Cépaé the bar and shop — a neologism of the French words “cep,” roughly translating to “vine base,” and “cépage,” wine grape variety — is a showcase of these wines, where more than 120 offerings are available by the taste, glass and bottle, and to take home. By the glass, wines stay fresh through a state-of-the-art preservation system that keeps bottles fresh for up to three weeks. The wine list is organized by grape and, on the opposing side of the tri-folded menu, by region, stressing Hervet’s belief that there is more to understanding wine than just recognizing the varietal.

“The grape is one component but not the only component,” he says, explaining how someone might think they like Chardonnay but when faced with tasting several from different regions, they might not feel the same across the board. “The terrior of the region is key, the winemaker is important… It’s not that your palate is bad when you don’t care for one; it’s that the wine is different from different areas of the world.”

FINDING THE RIGHT FIT

Focused on expressing the variations in wine from the many colorful regions of France, Cépaé provides guests with every opportunity to find the wine they like, even if it is just the wine at that moment or with a bite from the bakery.

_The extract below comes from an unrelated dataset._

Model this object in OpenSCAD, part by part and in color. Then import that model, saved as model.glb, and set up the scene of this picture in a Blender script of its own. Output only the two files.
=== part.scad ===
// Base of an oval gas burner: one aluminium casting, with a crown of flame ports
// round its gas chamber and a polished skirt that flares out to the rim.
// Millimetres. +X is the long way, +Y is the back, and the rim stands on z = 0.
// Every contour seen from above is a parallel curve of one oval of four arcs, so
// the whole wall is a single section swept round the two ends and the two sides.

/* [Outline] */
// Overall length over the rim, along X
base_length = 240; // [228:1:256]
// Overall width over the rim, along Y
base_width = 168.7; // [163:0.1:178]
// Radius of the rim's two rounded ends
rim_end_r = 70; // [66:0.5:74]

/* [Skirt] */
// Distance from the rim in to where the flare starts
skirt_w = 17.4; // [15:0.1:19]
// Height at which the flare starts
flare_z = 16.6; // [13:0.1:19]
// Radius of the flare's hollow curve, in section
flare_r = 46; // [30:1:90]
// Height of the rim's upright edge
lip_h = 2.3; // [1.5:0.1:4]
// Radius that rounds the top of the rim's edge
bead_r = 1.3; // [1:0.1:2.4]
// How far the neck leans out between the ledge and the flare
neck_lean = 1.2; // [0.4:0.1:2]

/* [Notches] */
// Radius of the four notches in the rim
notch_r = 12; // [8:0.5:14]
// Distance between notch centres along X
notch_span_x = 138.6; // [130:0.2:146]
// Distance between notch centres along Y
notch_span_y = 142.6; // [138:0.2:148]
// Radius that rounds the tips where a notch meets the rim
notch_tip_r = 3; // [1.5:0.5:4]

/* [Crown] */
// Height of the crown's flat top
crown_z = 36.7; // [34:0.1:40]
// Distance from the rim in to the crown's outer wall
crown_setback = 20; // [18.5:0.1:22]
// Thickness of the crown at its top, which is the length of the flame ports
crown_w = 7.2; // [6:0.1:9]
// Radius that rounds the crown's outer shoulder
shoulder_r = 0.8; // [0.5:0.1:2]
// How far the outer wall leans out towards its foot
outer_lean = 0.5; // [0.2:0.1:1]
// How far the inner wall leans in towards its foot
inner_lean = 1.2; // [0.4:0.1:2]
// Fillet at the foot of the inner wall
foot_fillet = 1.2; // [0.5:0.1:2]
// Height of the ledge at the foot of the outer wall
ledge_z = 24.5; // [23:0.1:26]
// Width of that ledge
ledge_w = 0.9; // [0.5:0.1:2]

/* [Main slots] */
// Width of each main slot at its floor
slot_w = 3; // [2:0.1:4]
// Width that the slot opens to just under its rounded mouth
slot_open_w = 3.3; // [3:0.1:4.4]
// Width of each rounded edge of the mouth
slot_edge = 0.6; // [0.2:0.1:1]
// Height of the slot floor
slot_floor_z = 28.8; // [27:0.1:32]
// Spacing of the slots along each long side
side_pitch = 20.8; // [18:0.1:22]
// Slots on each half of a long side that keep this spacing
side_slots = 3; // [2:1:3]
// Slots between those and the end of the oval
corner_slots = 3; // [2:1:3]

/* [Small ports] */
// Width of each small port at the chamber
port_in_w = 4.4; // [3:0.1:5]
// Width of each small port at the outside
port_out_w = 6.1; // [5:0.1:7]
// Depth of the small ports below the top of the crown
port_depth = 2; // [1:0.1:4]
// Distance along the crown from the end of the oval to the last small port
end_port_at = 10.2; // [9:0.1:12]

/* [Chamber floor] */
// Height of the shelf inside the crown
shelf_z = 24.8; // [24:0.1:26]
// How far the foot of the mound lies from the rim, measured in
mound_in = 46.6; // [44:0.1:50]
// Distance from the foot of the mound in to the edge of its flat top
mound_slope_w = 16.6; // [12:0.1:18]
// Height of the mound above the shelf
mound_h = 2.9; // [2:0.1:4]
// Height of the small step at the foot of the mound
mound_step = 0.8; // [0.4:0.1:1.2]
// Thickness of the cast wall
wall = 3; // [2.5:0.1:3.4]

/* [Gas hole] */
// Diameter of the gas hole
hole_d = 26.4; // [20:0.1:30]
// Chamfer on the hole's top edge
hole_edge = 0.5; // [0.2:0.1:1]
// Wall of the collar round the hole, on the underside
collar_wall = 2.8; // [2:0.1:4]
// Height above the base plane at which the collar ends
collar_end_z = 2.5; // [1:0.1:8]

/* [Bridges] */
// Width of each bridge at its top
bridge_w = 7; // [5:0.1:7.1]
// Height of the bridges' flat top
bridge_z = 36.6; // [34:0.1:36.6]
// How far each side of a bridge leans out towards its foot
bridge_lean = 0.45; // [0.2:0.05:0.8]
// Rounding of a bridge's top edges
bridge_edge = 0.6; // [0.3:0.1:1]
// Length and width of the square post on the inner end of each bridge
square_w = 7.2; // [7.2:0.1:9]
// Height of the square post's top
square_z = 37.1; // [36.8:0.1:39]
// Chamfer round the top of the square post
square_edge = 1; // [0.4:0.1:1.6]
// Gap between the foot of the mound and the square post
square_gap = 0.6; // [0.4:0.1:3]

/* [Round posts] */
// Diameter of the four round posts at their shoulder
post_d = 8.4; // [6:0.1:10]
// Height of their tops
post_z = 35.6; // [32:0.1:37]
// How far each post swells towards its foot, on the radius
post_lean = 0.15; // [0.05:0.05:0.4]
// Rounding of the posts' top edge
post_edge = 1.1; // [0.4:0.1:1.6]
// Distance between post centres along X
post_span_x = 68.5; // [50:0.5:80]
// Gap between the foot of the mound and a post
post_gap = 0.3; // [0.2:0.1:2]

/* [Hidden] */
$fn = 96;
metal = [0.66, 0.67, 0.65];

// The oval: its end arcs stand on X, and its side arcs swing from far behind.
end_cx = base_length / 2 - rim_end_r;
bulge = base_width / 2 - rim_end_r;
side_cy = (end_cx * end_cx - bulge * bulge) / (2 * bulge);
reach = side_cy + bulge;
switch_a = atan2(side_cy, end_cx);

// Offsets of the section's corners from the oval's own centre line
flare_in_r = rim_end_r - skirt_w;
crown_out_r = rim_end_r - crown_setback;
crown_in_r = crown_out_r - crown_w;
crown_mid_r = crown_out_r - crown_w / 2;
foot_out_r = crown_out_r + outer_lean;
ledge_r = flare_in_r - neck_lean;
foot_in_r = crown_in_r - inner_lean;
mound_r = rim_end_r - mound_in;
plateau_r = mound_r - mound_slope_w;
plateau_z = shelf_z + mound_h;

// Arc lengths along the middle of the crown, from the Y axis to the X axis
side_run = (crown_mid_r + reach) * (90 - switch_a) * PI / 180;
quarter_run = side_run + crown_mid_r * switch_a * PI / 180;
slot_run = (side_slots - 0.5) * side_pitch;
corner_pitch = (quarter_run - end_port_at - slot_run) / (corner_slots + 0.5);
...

“When people come here we want them to feel like they can have an experience that is built around their tastes,” Hervet says. “If you want us to start pairing wines with your cheese, side by side differences, we are here for that.”

Maybe that’s a cave-aged blue cheese with a 10-year-aged Sauternes, a red Côte de Beaune with truffle-laced goat cheese or a simple comté with a just-oily-enough old-vine Chenin Blanc from Hervet’s home of the Loire Valley. Or maybe it isn’t cheese at all — options also include a moelleux au chocolat (a dense, petite chocolate cake), éclairs, croissants, paris brest and meringues.

Though majority of the baked goods are made fresh daily at the Seattle bakery, in Bellevue Chef Orphee Fouano orchestrates all of the airy gougères, the delightful focaccia, fresh salads and daily tartine selections like one served the other week with cured salmon, radish, cucumber, edible flowers and fresh salmon roe atop his focaccia.

For Hervet and Cépaé’s expansive by-the-glass selection, he hopes his customers can experiment, learn and return for more. He’s helping to do so by offering educational courses on featured regions and classic wines (most being French), with entry-level tasting classes taught by a rotating sommelier soon to be offered for only $15.

“Buying wine is very intimidating – people are guided by the price or by the label,” Hervet says. “Why would you spend money in wine without being able to taste that? We want to give them that option; that opens a bit opportunity for people to taste and discover.”